What I'm going to show you here is what's called a continuous intranasal
osteotomy. This is also known as a micro osteotomy and what you see is the
lateral osteotomy in a high to low fashion. Now the important thing to see
is that my assistant is using a hammer to do a tap tap, tap tap, tap tap,
hit on my osteotome which I'm' holding with my right hand. As I'm precisely
guiding it on the right side, the left hand is actually feeling the tip of
the osteotome and where it's going. You can see just how quickly and how
precisely the bone was cut and the left nasal bone was narrowed. That's how
simple it is.

On the other side the same thing again. My right hand is holding the
osteotome, my assistant is tapping when I asked him too and my left hand is
feeling and guiding it. Again this is called a micro osteotomy because it's
a small osteotome. It's going to not tear through a lot of tissue. It's
going to cut the bone precisely the way I want it too, and it's going to
narrow the nasal bones exactly as I want it too.

That's how quick it is, that's how simple it is, when you do this all the
time. Now a lot of surgeons actually avoid doing osteotomy's.
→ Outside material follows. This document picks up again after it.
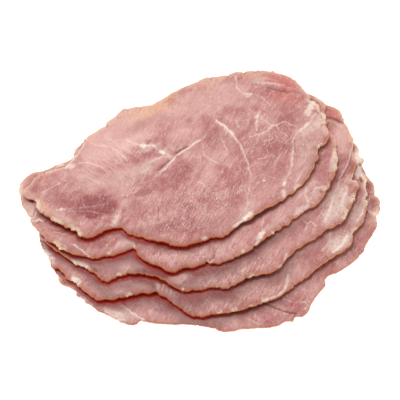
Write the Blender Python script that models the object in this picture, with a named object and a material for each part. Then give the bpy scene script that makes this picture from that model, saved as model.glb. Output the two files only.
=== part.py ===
"""Five slices of cooked ham, fanned out flat on a table with the left ends bunched together.

slice_1 is the top slice and slice_5 the bottom one. Each is one thin, wavy solid that drapes over the
slices under it. +X is to the right, +Y to the back and +Z up. The origin is the centre of the
stack's box, on the table.
"""

import math

import bmesh
import bpy
import numpy as np
from mathutils import Vector, noise
from mathutils.geometry import delaunay_2d_cdt

MM = 0.001

# Driving sizes, in millimetres.
THICKNESS = 2.0
RIM_THICKNESS = 1.6
RIM_TAPER = 4.0  # the slice thins to its rim over this distance
AIR_GAP = 0.45  # left between a slice and the one it lies on
LAYER = THICKNESS + AIR_GAP

# How a slice drapes over the edge of one below it: level up to DRAPE_LEVEL outside that edge, and all
# the way down at DRAPE_REACH.
DRAPE_LEVEL = 2.5
DRAPE_REACH = 20.0

# Front edges curl up off what they lie on, in a few long waves.
CURL_REACH = 13.0
CURL_FADE = 12.0  # what lies on a curled edge comes down again over this distance past it
CURL_WAVES = 7  # waves round a whole turn of bearing
CURL_FRONT = math.radians(-80)  # bearing at the middle of the curled stretch
CURL_HALF_TURN = math.radians(115)

# Broad waves of a slice's middle.
WAVE_LENGTH = 74.0
WAVE_BEARING = math.radians(-28)

# The cut edge is torn in and out by noise: (how far, over what length).
CRAGS = ((0.9, 11.0), (0.6, 4.5))

# Two muscles part along this seam of the top slice, from its front edge inwards, and sink it a little.
SEAM = ((-45, -24), (-41, -4), (-31, 4), (-20, 14), (-6, 30), (1, 34))
SEAM_DEPTH = 0.6
SEAM_REACH = 5.5

# Mesh spacings: along the rim, and of the shared triangular lattice inside it.
RIM_STEP = 3.5
LATTICE_STEP = 6.5
LATTICE_MARGIN = 3.6  # lattice points keep this far inside the rim

# The back edge of the ham, from its left end to its right, as the top slice shows it.
BACK_EDGE = ((-57, 42), (-43, 56), (-28, 60), (-8, 72), (6, 79), (25, 83), (40, 82), (52, 77))

# Each slice: the rest of its outline, clockwise from the right end of the back edge; how far the two
# ends of its back edge lie from BACK_EDGE; how high its front edge curls and its middle waves, with
# the phase of both.
SLICES = {
    "slice_1": {
        "edge": (
            (61, 64), (68, 54), (72, 42), (71, 33), (65, 26), (64, 19), (58, 8), (48, -3), (33, -13),
            (19, -23), (10, -29), (2, -30), (-12, -35), (-22, -31), (-39, -26), (-44, -23), (-52, -24),
            (-61, -29), (-72, -23), (-85, -15), (-96, 3), (-90, 13), (-71, 21), (-65, 34),
        ),
        "back_shift": ((0, 0), (0, 0)),
        "curl": 1.7,
        "wave": 0.5,
        "phase": 0.4,
    },
    "slice_2": {
        "edge": (
            (62, 67), (70, 60), (72, 45), (75, 34), (76, 20), (66, -4), (56, -12), (38, -26), (24, -37),
            (10, -43), (3, -43), (-14, -49), (-33, -39), (-36, -35), (-45, -37), (-58, -40), (-75, -35),
            (-87, -25), (-95, -10), (-100, 9), (-92, 18), (-71, 24), (-65, 36),
        ),
        "back_shift": ((1, -5), (3, -7)),
        "curl": 1.5,
        "wave": 0.3,
        "phase": 1.3,
    },
    "slice_3": {
        "edge": (
            (70, 62), (77, 59), (84, 38), (87, 26), (85, 12), (87, 7), (85, -1), (78, -16), (68, -22),
            (53, -33), (41, -46), (27, -51), (15, -57), (3, -57), (-4, -61), (-24, -50), (-41, -49),
            (-51, -53), (-57, -48), (-75, -36), (-87, -25), (-89, -14), (-78, 10),
        ),
        "back_shift": ((-3, -14), (8, -10)),
        "curl": 1.5,
        "wave": 0.3,
        "phase": 2.9,
    },
    "slice_4": {
        "edge": (
            (84, 39), (89, 25), (92, 4), (90, -12), (85, -20), (83, -28), (70, -39), (54, -51), (46, -58),
            (25, -69), (8, -72), (-1, -73), (-8, -70), (-24, -59), (-39, -61), (-54, -63), (-66, -54),
            (-81, -42), (-86, -23), (-85, -8),
        ),
        "back_shift": ((-6, -20), (24, -31)),
        "curl": 1.3,
        "wave": 0.6,
        "phase": 4.4,
    },
    "slice_5": {
        "edge": (
            (88, 27), (96, 10), (99, 1), (98, -13), (91, -26), (83, -39), (68, -48), (68, -52), (61, -63),
            (59, -69), (46, -75), (39, -78), (13, -80), (2, -77), (-31, -74), (-38, -77), (-49, -71),
            (-66, -61), (-68, -55), (-79, -43), (-88, -20), (-86, -8),
        ),
        "back_shift": ((-7, -27), (26, -37)),
        "curl": 0.5,
        "wave": 0.0,
        "phase": 5.2,
    },
}

MEAT_COLOUR = (0.57, 0.28, 0.25, 1.0)
MEAT_ROUGHNESS = 0.45


def smooth_step(low, high, value):
    """0 below low, 1 above high, and a smooth rise between them."""
    share = np.clip((value - low) / (high - low), 0.0, 1.0)
    return share * share * (3.0 - 2.0 * share)


def closed_spline(points, step):
    """A smooth closed curve through points (centripetal Catmull-Rom), with a point about every step."""
    points = np.array(points, float)
    spaced = []
    for index in range(len(points)):
        a, b, c, d = (points[(index + k) % len(points)] for k in (-1, 0, 1, 2))
        t1 = math.sqrt(np.linalg.norm(b - a))
        t2 = t1 + math.sqrt(np.linalg.norm(c - b))
        t3 = t2 + math.sqrt(np.linalg.norm(d - c))
        for t in np.linspace(t1, t2, 12, endpoint=False):
            ab = a + (b - a) * t / t1
            bc = b + (c - b) * (t - t1) / (t2 - t1)
            cd = c + (d - c) * (t - t2) / (t3 - t2)
            abc = ab + (bc - ab) * t / t2
            bcd = bc + (cd - bc) * (t - t1) / (t3 - t1)
            spaced.append(abc + (bcd - abc) * (t - t1) / (t2 - t1))
    return even_spacing(np.array(spaced), step)


def even_spacing(loop, step):
    """The closed polyline resampled at equal distances of about step."""
    closed = np.vstack([loop, loop[:1]])
    travelled = np.concatenate([[0.0], np.cumsum(np.linalg.norm(np.diff(closed, axis=0), axis=1))])
    count = round(travelled[-1] / step)
    at = np.linspace(0.0, travelled[-1], count, endpoint=False)
    return np.column_stack([np.interp(at, travelled, closed[:, axis]) for axis in (0, 1)])


def craggy(loop, seed):
    """The outline with its cut edge torn a little in and out."""
    ahead, behind = np.roll(loop, -1, axis=0), np.roll(loop, 1, axis=0)
    along = (ahead - behind) / np.linalg.norm(ahead - behind, axis=1)[:, None]
    outward = np.column_stack([-along[:, 1], along[:, 0]])  # the loop runs clockwise
    for size, length in CRAGS:
        push = [noise.noise(Vector((x / length, y / length, seed))) for x, y in loop]
        loop = loop + outward * size * np.array(push)[:, None]
    return loop


def slice_outline(shape):
    """The slice's whole outline, clockwise, with a point every RIM_STEP."""
    back = np.array(BACK_EDGE, float)
    share = (back[:, :1] - back[0, 0]) / (back[-1, 0] - back[0, 0])
    left, right = np.array(shape["back_shift"], float)
    back = back + left + (right - left) * share
    whole = np.vstack([np.array(shape["edge"], float), back])
    return craggy(closed_spline(whole, RIM_STEP), shape["phase"])


def distance_to_lines(points, starts, ends):
    """Each point's distance from the nearest of some straight lines."""
    run = ends - starts
    offset = points[:, None] - starts[None]
    share = np.clip((offset * run).sum(2) / (run * run).sum(1), 0.0, 1.0)
    return np.linalg.norm(offset - share[..., None] * run, axis=2).min(1)


def depth_inside(points, outline):
    """How far each point lies inside the outline, negative outside it."""
    ends = np.roll(outline, -1, axis=0)
    run = ends - outline
    nearest = distance_to_lines(points, outline, ends)
    x, y = points[:, :1], points[:, 1:]
    spans = (outline[:, 1] > y) != (ends[:, 1] > y)
    rise = np.where(run[:, 1] == 0, 1.0, run[:, 1])
    crossing = outline[:, 0] + (y - outline[:, 1]) * run[:, 0] / rise
    inside = (spans & (x < crossing)).sum(1) % 2 == 1
    return np.where(inside, nearest, -nearest)


def curl_height(points, shape, outline):
    """How far the slice's front edge stands up off what it lies on."""
    bearing = np.arctan2(*(points - outline.mean(0)).T[::-1])
    turn = np.abs((bearing - CURL_FRONT + math.pi) % (2 * math.pi) - math.pi)
    front = 1.0 - smooth_step(0.6 * CURL_HALF_TURN, CURL_HALF_TURN, turn)
    swell = 0.5 + 0.5 * np.sin(CURL_WAVES * bearing + shape["phase"])
    depth = depth_inside(points, outline)
    near_edge = 1.0 - smooth_step(0.0, CURL_REACH, depth)
    beyond = 1.0 - smooth_step(DRAPE_LEVEL, CURL_FADE, -depth)
    return shape["curl"] * front * swell * near_edge * beyond


def wave_height(points, shape):
    """The broad waves of the slice's middle, never below what it lies on."""
    along = points @ np.array([math.cos(WAVE_BEARING), math.sin(WAVE_BEARING)])
    return 0.5 * shape["wave"] * (1.0 + np.sin(2 * math.pi * along / WAVE_LENGTH + shape["phase"]))


def underside(points, name, outlines):
    """The height of the slice's underside: one layer up for each slice below, eased down past its edge."""
    names = list(outlines)
    below = names[names.index(name) + 1 :]
    height = np.zeros(len(points))
    for lower in below:
        depth = depth_inside(points, outlines[lower])
        height += LAYER * smooth_step(-DRAPE_REACH, -DRAPE_LEVEL, depth)
    for part in [name, *below]:
        height += curl_height(points, SLICES[part], outlines[part])
        height += wave_height(points, SLICES[part])
    return height


def slice_thickness(points, name, outline):
    """Thinner at the rim, and along the top slice's seam."""
    taper = smooth_step(0.0, RIM_TAPER, depth_inside(points, outline))
    thick = RIM_THICKNESS + (THICKNESS - RIM_THICKNESS) * taper
    if name == "slice_1":
        seam = np.array(SEAM, float)
        away = distance_to_lines(points, seam[:-1], seam[1:])
        thick -= SEAM_DEPTH * (1.0 - smooth_step(0.0, SEAM_REACH, away))
    return thick


def lattice_inside(outline):
    """The points inside the outline of one triangular lattice that all the slices share."""
    row_step = LATTICE_STEP * math.sqrt(3) / 2
    reach = np.abs(outline).max() + LATTICE_STEP
    rows = np.arange(-round(reach / row_step), round(reach / row_step) + 1)
    columns = np.arange(-round(reach / LATTICE_STEP), round(reach / LATTICE_STEP) + 1)
    grid = [((column + 0.5 * (row % 2)) * LATTICE_STEP, row * row_step) for row in rows for column in columns]
    grid = np.array(grid)
    return grid[depth_inside(grid, outline) > LATTICE_MARGIN]


def meat_material(name):
    material = bpy.data.materials.new(name)
    material.use_nodes = True
    shader = material.node_tree.nodes["Principled BSDF"]
    shader.inputs["Base Color"].default_value = MEAT_COLOUR
    shader.inputs["Roughness"].default_value = MEAT_ROUGHNESS
    shader.inputs["Metallic"].default_value = 0.0
    return material


def build_slice(name, outlines, centre):
    """One slice: the same net of triangles above and below, with a wall round the rim."""
    outline = outlines[name]
    flat = np.vstack([outline, lattice_inside(outline)])
    rim_loop = list(reversed(range(len(outline))))  # anticlockwise
    net = delaunay_2d_cdt([Vector(p) for p in flat], [], [rim_loop], 1, 1e-6, True)
    points = np.array([tuple(p) for p in net[0]])
    low = underside(points, name, outlines)
    thick = slice_thickness(points, name, outline)
    points = points - centre

    mesh = bmesh.new()
    bottom = [mesh.verts.new((x * MM, y * MM, z * MM)) for (x, y), z in zip(points, low)]
    top = [mesh.verts.new((x * MM, y * MM, z * MM)) for (x, y), z in zip(points, low + thick)]
    for triangle, owner in zip(net[2], net[5]):
        if not owner:
            continue  # between the outline and its convex hull
        mesh.faces.new([top[index] for index in triangle])
        mesh.faces.new([bottom[index] for index in reversed(triangle)])
    place = {start: index for index, starts in enumerate(net[3]) for start in starts}
    rim = [place[start] for start in rim_loop]
    for here, after in zip(rim, rim[1:] + rim[:1]):
        mesh.faces.new([top[here], top[after], bottom[after], bottom[here]])
    bmesh.ops.recalc_face_normals(mesh, faces=mesh.faces[:])

    data = bpy.data.meshes.new(name)
    mesh.to_mesh(data)
    mesh.free()
    data.materials.append(meat_material(name))
    data.shade_smooth()
    data.set_sharp_from_angle(angle=math.radians(50))
    bpy.context.scene.collection.objects.link(bpy.data.objects.new(name, data))


def main():
    for old in list(bpy.data.objects):
        bpy.data.objects.remove(old)
    outlines = {name: slice_outline(shape) for name, shape in SLICES.items()}
    every_point = np.vstack(list(outlines.values()))
    centre = (every_point.min(0) + every_point.max(0)) / 2
    for name in SLICES:
        build_slice(name, outlines, centre)


main()
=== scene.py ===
import math

import bpy
import numpy as np
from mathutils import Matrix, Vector
from mathutils.bvhtree import BVHTree
from mathutils.geometry import delaunay_2d_cdt
from mathutils.kdtree import KDTree


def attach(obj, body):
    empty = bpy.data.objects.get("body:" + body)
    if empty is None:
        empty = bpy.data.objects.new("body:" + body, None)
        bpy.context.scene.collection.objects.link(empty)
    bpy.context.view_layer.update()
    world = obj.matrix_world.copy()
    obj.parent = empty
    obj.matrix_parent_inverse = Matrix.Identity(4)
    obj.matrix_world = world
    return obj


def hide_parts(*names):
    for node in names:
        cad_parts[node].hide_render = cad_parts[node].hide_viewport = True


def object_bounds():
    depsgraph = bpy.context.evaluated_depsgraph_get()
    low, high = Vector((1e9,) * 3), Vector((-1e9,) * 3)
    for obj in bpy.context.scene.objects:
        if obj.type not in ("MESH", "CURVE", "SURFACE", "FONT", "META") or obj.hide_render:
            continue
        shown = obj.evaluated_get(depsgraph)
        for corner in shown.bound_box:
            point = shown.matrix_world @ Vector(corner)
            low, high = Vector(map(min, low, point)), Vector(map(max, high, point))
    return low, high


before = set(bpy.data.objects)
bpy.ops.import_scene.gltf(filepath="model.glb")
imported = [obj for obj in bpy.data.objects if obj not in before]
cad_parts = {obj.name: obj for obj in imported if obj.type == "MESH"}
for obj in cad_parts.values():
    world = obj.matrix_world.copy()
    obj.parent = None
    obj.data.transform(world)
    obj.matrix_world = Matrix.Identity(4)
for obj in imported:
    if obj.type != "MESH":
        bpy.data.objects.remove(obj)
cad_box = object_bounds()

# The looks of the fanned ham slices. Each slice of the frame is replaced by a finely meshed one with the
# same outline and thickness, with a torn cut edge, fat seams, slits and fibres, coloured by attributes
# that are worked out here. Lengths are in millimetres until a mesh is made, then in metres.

MM = 0.001
SLICES = ("slice_1", "slice_2", "slice_3", "slice_4", "slice_5")  # from the top one down
EDGE_SEEDS = range(3, 58, 11)  # one a slice
GRAIN_SEEDS = range(40, 105, 13)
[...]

A lot of
patient's talk their surgeons out of doing osteotomies and then you end up
with things like open mute deformities, various other deformities.

Now what I'm removing are two small packing's that I had during the
surgery. These get removed because I don't want blood dripping down the
back of their throat and they come out. I do not routinely pack the nose
after surgery and that makes it much more comfortable for my patients.
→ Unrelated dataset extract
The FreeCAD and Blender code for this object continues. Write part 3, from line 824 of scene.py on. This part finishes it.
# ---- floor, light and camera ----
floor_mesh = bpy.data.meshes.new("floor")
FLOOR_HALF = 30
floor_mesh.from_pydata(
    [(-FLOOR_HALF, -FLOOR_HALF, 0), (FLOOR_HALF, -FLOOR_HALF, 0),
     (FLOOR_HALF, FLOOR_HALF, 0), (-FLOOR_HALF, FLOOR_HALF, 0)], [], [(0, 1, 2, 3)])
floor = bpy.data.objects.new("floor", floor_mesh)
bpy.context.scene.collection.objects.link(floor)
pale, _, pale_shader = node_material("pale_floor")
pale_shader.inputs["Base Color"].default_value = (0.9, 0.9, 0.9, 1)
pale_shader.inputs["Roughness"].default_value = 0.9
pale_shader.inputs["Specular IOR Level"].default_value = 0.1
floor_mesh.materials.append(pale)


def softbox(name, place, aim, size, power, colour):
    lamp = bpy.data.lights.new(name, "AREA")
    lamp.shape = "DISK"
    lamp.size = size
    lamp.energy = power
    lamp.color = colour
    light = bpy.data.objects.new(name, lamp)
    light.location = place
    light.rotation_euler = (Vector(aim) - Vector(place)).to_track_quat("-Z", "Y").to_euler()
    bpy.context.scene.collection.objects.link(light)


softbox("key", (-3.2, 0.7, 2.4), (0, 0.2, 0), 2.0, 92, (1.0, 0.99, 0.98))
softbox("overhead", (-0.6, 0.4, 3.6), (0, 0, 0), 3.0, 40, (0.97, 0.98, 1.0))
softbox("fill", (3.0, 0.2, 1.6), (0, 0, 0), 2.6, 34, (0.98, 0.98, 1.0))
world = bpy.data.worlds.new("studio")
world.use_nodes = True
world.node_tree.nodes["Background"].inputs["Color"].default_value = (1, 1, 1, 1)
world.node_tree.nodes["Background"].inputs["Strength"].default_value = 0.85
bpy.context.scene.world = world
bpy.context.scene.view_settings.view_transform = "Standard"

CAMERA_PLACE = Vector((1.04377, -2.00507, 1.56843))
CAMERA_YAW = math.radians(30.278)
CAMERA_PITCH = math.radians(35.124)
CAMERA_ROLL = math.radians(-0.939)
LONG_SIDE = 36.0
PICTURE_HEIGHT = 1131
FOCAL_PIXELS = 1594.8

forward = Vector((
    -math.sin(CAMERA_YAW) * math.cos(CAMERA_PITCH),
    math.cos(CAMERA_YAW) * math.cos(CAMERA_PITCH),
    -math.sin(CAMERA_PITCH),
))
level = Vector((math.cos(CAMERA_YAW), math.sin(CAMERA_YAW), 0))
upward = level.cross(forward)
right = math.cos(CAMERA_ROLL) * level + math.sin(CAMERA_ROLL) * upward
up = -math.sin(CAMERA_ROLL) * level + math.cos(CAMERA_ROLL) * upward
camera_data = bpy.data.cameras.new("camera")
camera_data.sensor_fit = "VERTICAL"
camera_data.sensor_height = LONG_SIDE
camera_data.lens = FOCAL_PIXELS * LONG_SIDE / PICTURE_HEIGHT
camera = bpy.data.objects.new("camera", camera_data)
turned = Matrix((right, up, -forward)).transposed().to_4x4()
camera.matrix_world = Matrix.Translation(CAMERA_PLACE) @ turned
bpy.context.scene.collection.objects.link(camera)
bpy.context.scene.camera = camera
What I'm going to show you now in my right hand is the small micro-
osteotome that I have and the left hand an osteotome that a lot of surgeons
typically use and you can see the smaller osteotome creates less damage and
trauma. Now what you notice is I'm going to take my rasp or files back
because when you do osteotomies a lot of times small edges of the bone
raise up and you just have to simply rasp it down very meticulously very
carefully to recreate a nice dorsal or bridge profile.

This rasping is the same way that it was done in video number four. Where I
go from courser rasp to finer ones but here since I've pretty much brought
the bone down to the level that I wanted too, I'm starting with the rasp
that are not as course as before.

You see fine filling and then what I'm going to show you is that I'm going
to flip my rasp over and remove any small remnants of bone or cartilage
that may be left behind because if you don't remove these they can leave
little small nod gels and you can see that. Their out and I don't have to
worry about then. Throughout the procedure I will do this and also irrigate
the nose. Now you can see how nice and narrow and straight the nose is.

Doctor POV: Open Rhinoplasty (Part 5)

In order to narrow the nasal bones, Dr. Shervin Naderi walks us through the process of gently breaking it and allowing the shape to be altered. He then internally files the dorsal bone to eliminate the humped silhouette.